The Capstone Project and project review are the most critical part of the program. They give you a chance to both bring together all the skills you've learned into realistic projects and to practice key "business judgement" and communication skills that you otherwise might not get as much practice with. Most importantly, they provide employers with a very strong signal about your technical abilities, and allow you to show the world what an amazing Data Scientist you've become!
The projects are serious and important. They are not graded, but they can be passed and they can be failed. Take the project seriously, put the time in, ask for help from your peers or instructors early and often if you need it, and treat the review as a job interview and you'll do great. We're rooting for you to succeed and we're only going to ask you to take a review again if we believe that you need to. We'll also provide open and honest feedback so you can improve as quickly and efficiently as possible.
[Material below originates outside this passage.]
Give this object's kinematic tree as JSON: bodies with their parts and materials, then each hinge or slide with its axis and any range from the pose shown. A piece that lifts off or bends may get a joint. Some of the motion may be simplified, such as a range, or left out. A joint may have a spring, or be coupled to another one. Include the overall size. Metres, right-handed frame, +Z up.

We don't expect you to remember all of the terms or to get all of the answers right. If in doubt, be honest. If you don't know something, say so. If you can't remember it, just say so. It's very unusual for someone to complete a project review without being asked a question they're unsure of, we know you might be nervous which may affect your performance. Just be as honest, precise and focused as you can be, and you'll do great!
You’re almost done! In order to submit your project for review, include the following links to your work in the corresponding fields on the right-hand side of Learn.
- GitHub Repo: Now that you’ve completed your project in Jupyter Notebooks, push your work to GitHub and paste that link to the right. (If you need help doing so, review the resources here.) Reminder: Make sure to also add and commit a pdf of your non-technical presentation to the repository with a file name of presentation.pdf.
- Blog Post: Include a link to your blog post.
- Record Walkthrough: Include a link to your video walkthrough.
Hit "I'm done" to wrap it up. You will receive an email in order to schedule your review with your instructor.